In her absence, Hornbuckle has scored 32 points in her past two games. Summitt has so much confidence in Hornbuckle that she made sure the ball was in her hands on several key possessions in the second half in the 70-59 win over Louisiana Tech on Wednesday.

"In practice I want the ball," Hornbuckle said. "I feel like I can break any defense down at any given point in time. With that confidence that I have in myself it allows her to have confidence in me. She just trusts me with the ball. At LaTech I got to show her that I deserve that trust."

She will start Sunday against TCU. Stanford comes to town on Dec. 21, and then the team takes a Christmas break followed by three road games against Rutgers, Old Dominion and UConn.

"It's really one game at a time," Hornbuckle said. "I'm just going to take it as it comes. I'm just going to go out there and do what coach asks me to do, and every game is a learning experience. It's just teaching you the game and to mature at the collegiate level."

Hornbuckle will ask Wiley-Gatewood for her assessment of her performance after the game.

"After the game, she'll say, ‘Hey what did you see?' and I'll tell her what she was missing, what she did wrong," Wiley-Gatewood said. "So we do communicate a lot. Hopefully she'll do the same thing when I get on the court."

In Wiley-Gatewood, Summitt has another point guard. Her passes have been pinpoint in practice, and players are learning to be ready.

"My vision was always something I had," Wiley-Gatewood said. "But that's what I got recruited for, passing, great vision and shooting. But I've got to get my shot back."

"I don't know how she gets it through sometimes," said junior guard Shanna Zolman, who noted some players were getting hit in the head and chest because they weren't expecting Wiley-Gatewood to be able to get them the ball. "I don't know how she gets it through the defenders. I don't know how she gets it where she gets it. But as long as it gets there that's all that matters."

It's not just her passes that are turning heads in practice.

"She's got the ability to penetrate a defense, whether it's zone or man," Zolman said. "She's the best I've ever seen out of anybody I've played against. She's able to penetrate; she's able to dish out. She's open on the outside, she can knock down the three. She'll bring a lot to the team."

Wiley-Gatewood stayed behind when the team traveled to Ruston, La., this week so that she could work with Mason.
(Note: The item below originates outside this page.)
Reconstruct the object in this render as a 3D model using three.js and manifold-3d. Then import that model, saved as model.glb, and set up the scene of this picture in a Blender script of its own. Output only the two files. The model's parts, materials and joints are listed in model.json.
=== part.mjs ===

Part of that training included shooting drills with former Lady Vol Nikki McCray, who played from 1991 through 1995.

"I was excited working out with Nikki McCray because she was one of my favorite players," Wiley-Gatewood said. "We did a lot of shooting, conditioning, running, bike, lifting." She also has increased her leg raises from 150 a day with 7.5 pounds to 300 a day with 10 pounds.
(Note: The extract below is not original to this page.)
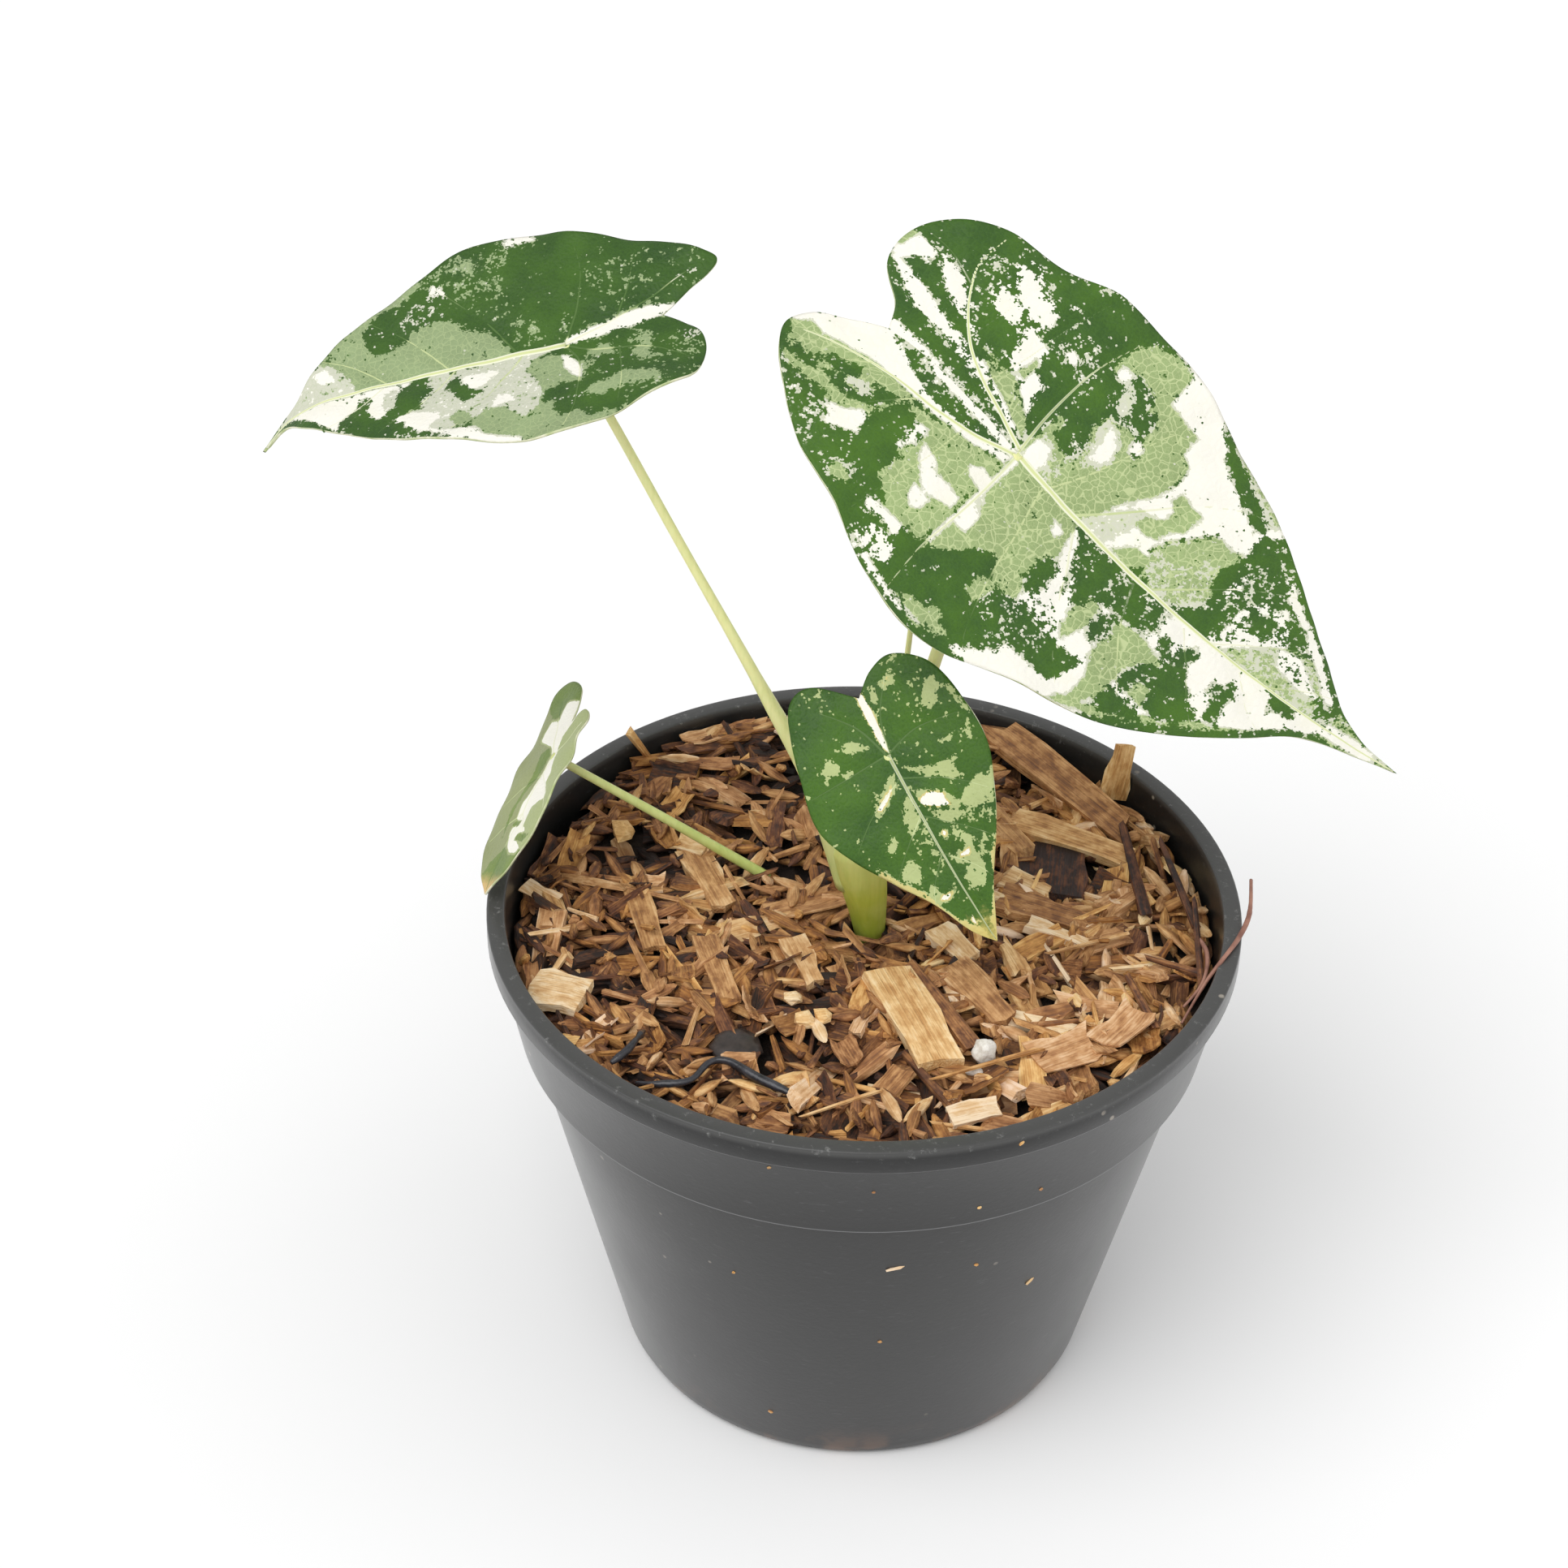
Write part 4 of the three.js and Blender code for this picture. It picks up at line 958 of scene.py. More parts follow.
# %% Vein lines, flat: width at the start and end, then places along and across
VEINS = {
    "large": [
        (1.5, 0.35, [(0, 0), (20, 0.2), (45, 0.4), (70, 0.3), (97, 0)]),
        (1.2, 0.3, [(0, -0.6), (-8, -4.3), (-16, -6.3), (-26, -7.3), (-36, -9), (-43, -11)]),
        (1.1, 0.3, [(0, 0.8), (-8, 2.9), (-15, 5), (-20, 7.6), (-24, 11), (-28, 16), (-31, 22), (-31, 29)]),
        (0.8, 0.2, [(0, 0.5), (-1.2, 8), (-1.8, 16), (-1.6, 24), (0.5, 34)]),
        (0.8, 0.2, [(0.4, -0.6), (1, -10), (1, -20), (0.8, -28), (2, -38)]),
        (0.55, 0.2, [(9, 0.6), (12, 8), (14.5, 17), (17, 26), (21, 34)]),
        (0.7, 0.2, [(16, 0.6), (21, 7), (26, 14), (31, 20.5), (38, 26), (43, 27)]),
        (0.55, 0.2, [(36, 0.6), (43, 8), (49, 14), (57, 19.5)]),
        (0.5, 0.2, [(52, 0.6), (59, 6.5), (67, 12)]),
        (0.4, 0.15, [(66, 0.4), (72, 4.5), (77, 6.5)]),
        (0.6, 0.2, [(8, -0.6), (11, -11), (13.5, -21), (17, -31), (20, -35.5)]),
        (0.7, 0.2, [(17, -0.6), (22, -8), (26, -15), (31, -22), (37, -28)]),
        (0.6, 0.2, [(33, -0.6), (37, -9), (43, -17), (49, -23.5)]),
        (0.5, 0.2, [(46, -0.6), (52, -7), (58, -14), (62, -17)]),
        (0.4, 0.15, [(60, -0.4), (66, -6), (71, -9)]),
        (0.5, 0.2, [(-19.5, -7), (-24, -13), (-28, -19), (-32, -25)]),
        (0.45, 0.2, [(-10, -5.2), (-10.5, -14), (-12, -24), (-13, -33)]),
        (0.4, 0.15, [(-30, -7.8), (-36, -13), (-40, -18)]),
        (0.45, 0.2, [(-14, 4.8), (-12, 14), (-11, 24), (-9, 34)]),
        (0.4, 0.15, [(-22, 9), (-21, 18), (-20, 28)]),
        (0.4, 0.15, [(-29, 17.5), (-35, 20), (-41, 21)]),
    ],
    "left": [
        (1.7, 0.4, [(0, 0), (20, -0.3), (40, -0.5), (61, 0)]),
        (0.5, 0.2, [(0, -0.4), (-3, -8), (-4.5, -16), (-4, -22)]),
        (0.5, 0.2, [(0, 0.3), (-2.3, 5), (-2.2, 11), (-1, 19), (1, 25)]),
        (0.55, 0.25, [(0, 0), (-6, 3), (-13, 4.2), (-18, 6.5), (-22, 9.5)]),
        (0.55, 0.25, [(0, -0.3), (-9, -3.6), (-16, -7), (-24, -12)]),
        (0.5, 0.2, [(9, -0.4), (14, -9), (21, -17), (24, -21)]),
        (0.45, 0.2, [(22, -0.4), (29, -9), (36, -15)]),
        (0.4, 0.2, [(34, -0.4), (40, -6), (46, -9)]),
        (0.5, 0.2, [(8, 0.2), (14, 9), (21, 17), (25, 19)]),
        (0.45, 0.2, [(21, 0.2), (28, 8), (36, 13)]),
        (0.4, 0.2, [(35, 0.2), (42, 6), (47, 8)]),
        (0.4, 0.2, [(-10, 3.8), (-10, 12), (-9, 20)]),
        (0.4, 0.2, [(-10, -4), (-13, -11), (-15, -19)]),
    ],
    "front": [
        (0.8, 0.2, [(0, 0), (14, 0.1), (28, 0), (40, 0)]),
        (0.6, 0.2, [(0, 0.3), (-7, 2), (-13, 6)]),
        (0.6, 0.2, [(0, -0.3), (-7, -3), (-13, -8)]),
        (0.45, 0.15, [(0, 0), (-2, 7), (-1, 16)]),
        (0.45, 0.15, [(0, 0), (0.5, -8), (1, -17)]),
        (0.4, 0.15, [(5, 0), (9, 8), (14, 14)]),
        (0.4, 0.15, [(13, 0), (18, 6), (22, 10)]),
        (0.35, 0.15, [(21, 0), (26, 4.5), (29, 6)]),
        (0.4, 0.15, [(5, 0), (9, -8), (14, -14)]),
        (0.4, 0.15, [(13, 0), (18, -6), (22, -10)]),
        (0.35, 0.15, [(21, 0), (26, -4.5), (29, -6)]),
    ],
    "small": [
        (0.7, 0.2, [(0, 0), (10, 0), (20, 0), (30, 0)]),
        (0.5, 0.15, [(0, 0), (-6, -5), (-13, -10)]),
        (0.4, 0.15, [(0, 0), (-4, 3), (-8, 5)]),
        (0.35, 0.15, [(4, 0), (8, 6), (12, 10)]),
        (0.35, 0.15, [(4, 0), (8, -6), (12, -10)]),
        (0.35, 0.15, [(13, 0), (17, 5), (20, 8)]),
        (0.35, 0.15, [(13, 0), (17, -5), (20, -8)]),
    ],
}
print("veins:", {name: len(lines) for name, lines in VEINS.items()})


# %% Distances on the flat leaf
FAR = 99.0  # where a distance starts, before the nearest part of a line is found


def line_distance(points, u, v):
    """Distance in mm from flat places to a line through points."""
    near = np.full(len(u), FAR)
    for (u0, v0), (u1, v1) in zip(points, points[1:]):
        run = np.array([u1 - u0, v1 - v0])
        t = np.clip(((u - u0) * run[0] + (v - v0) * run[1]) / max(run @ run, 1e-9), 0, 1)
        near = np.minimum(near, np.hypot(u - u0 - t * run[0], v - v0 - t * run[1]))
    return near


def vein_distance(name, u, v):
    """Distance in mm from flat places to the nearest vein of a leaf."""
    lines = [smooth_line(line, np.linspace(0, 1, 6 * len(line))) for _, _, line in VEINS[name]]
    return np.min([line_distance(line, u, v) for line in lines], axis=0)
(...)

As far as getting into basketball shape, Wiley-Gatewood said she needs about two more weeks. She originally thought she wouldn't be cleared to play until the Rutgers game on Dec. 29, so the early release was like a Christmas present. Prior to that, Wiley-Gatewood was afraid she would lose the entire season, because her knee was still hurting in November.
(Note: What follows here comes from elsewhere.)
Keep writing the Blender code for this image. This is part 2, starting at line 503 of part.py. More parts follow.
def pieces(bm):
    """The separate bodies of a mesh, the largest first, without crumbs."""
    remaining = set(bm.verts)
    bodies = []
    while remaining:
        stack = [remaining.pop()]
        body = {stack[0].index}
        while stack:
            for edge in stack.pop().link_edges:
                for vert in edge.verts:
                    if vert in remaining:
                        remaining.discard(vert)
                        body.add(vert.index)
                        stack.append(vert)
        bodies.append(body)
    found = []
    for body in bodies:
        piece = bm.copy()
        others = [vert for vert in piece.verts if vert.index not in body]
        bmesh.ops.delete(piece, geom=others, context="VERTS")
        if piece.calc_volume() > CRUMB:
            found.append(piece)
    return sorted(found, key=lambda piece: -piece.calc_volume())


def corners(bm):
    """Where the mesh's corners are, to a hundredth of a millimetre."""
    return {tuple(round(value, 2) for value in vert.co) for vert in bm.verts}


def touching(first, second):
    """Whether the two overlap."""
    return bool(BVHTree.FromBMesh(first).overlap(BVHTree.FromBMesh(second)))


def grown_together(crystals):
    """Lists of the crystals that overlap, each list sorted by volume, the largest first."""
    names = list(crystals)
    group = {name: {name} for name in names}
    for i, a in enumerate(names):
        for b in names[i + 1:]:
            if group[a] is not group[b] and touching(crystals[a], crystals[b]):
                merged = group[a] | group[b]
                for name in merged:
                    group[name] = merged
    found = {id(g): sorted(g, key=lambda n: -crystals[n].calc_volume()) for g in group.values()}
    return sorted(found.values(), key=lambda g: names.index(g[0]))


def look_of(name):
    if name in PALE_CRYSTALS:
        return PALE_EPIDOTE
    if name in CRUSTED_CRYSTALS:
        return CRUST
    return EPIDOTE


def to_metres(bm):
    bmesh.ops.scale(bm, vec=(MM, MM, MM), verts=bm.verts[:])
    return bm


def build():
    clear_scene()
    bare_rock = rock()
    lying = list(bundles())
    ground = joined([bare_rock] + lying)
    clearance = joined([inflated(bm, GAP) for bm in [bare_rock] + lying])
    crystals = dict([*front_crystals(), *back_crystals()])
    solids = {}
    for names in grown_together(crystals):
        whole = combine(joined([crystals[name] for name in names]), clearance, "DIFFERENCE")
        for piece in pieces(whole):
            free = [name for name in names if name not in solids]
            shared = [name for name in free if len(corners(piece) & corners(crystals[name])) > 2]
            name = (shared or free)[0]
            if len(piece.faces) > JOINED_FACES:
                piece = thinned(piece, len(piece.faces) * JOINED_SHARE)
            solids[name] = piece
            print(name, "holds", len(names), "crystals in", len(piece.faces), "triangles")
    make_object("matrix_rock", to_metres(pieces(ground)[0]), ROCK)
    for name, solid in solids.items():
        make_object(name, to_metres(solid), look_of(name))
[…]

"I was expecting to miss the year," Wiley-Gatewood said.

Wiley-Gatewood has a small knee brace that she can wear if she wants to, Summitt said. Wiley-Gatewood indicated Friday that it caused discomfort to her thigh so she may go without it. During Friday's practice, the brace dangled loose off of her knee and eventually settled around her ankle.

When Moore returns the Lady Vols will be blessed with a bench-full of guards. Wiley-Gatewood said there could be just as much benefit from watching as playing.

"It makes you see what's open," Wiley-Gatewood said. "It's helps sitting on the bench knowing what you can do when you get out there. When I was watching the (DePaul) game Sunday – I was sitting up there where the film room was because I couldn't sit on the bench because of my punishment – I saw so much."

The bird's eye view gave Wiley-Gatewood a good idea of what to look for from the bench in this Sunday's game. (Wiley-Gatewood didn't dress last Sunday because she was suspended for taking an unauthorized trip home for personal reasons earlier in the week.)

It's a given that Wiley-Gatewood and Hornbuckle will be watching, playing and sharing information Sunday. The roommates and friends are just as close off the court as they are competitors on it.

"That girl is so silly," Hornbuckle said. "She's always smiling. You watch her in practice, except when she's tired, she always has a smile on her face, no matter what she's doing, no matter who she's around. It just causes you to be in an up mood."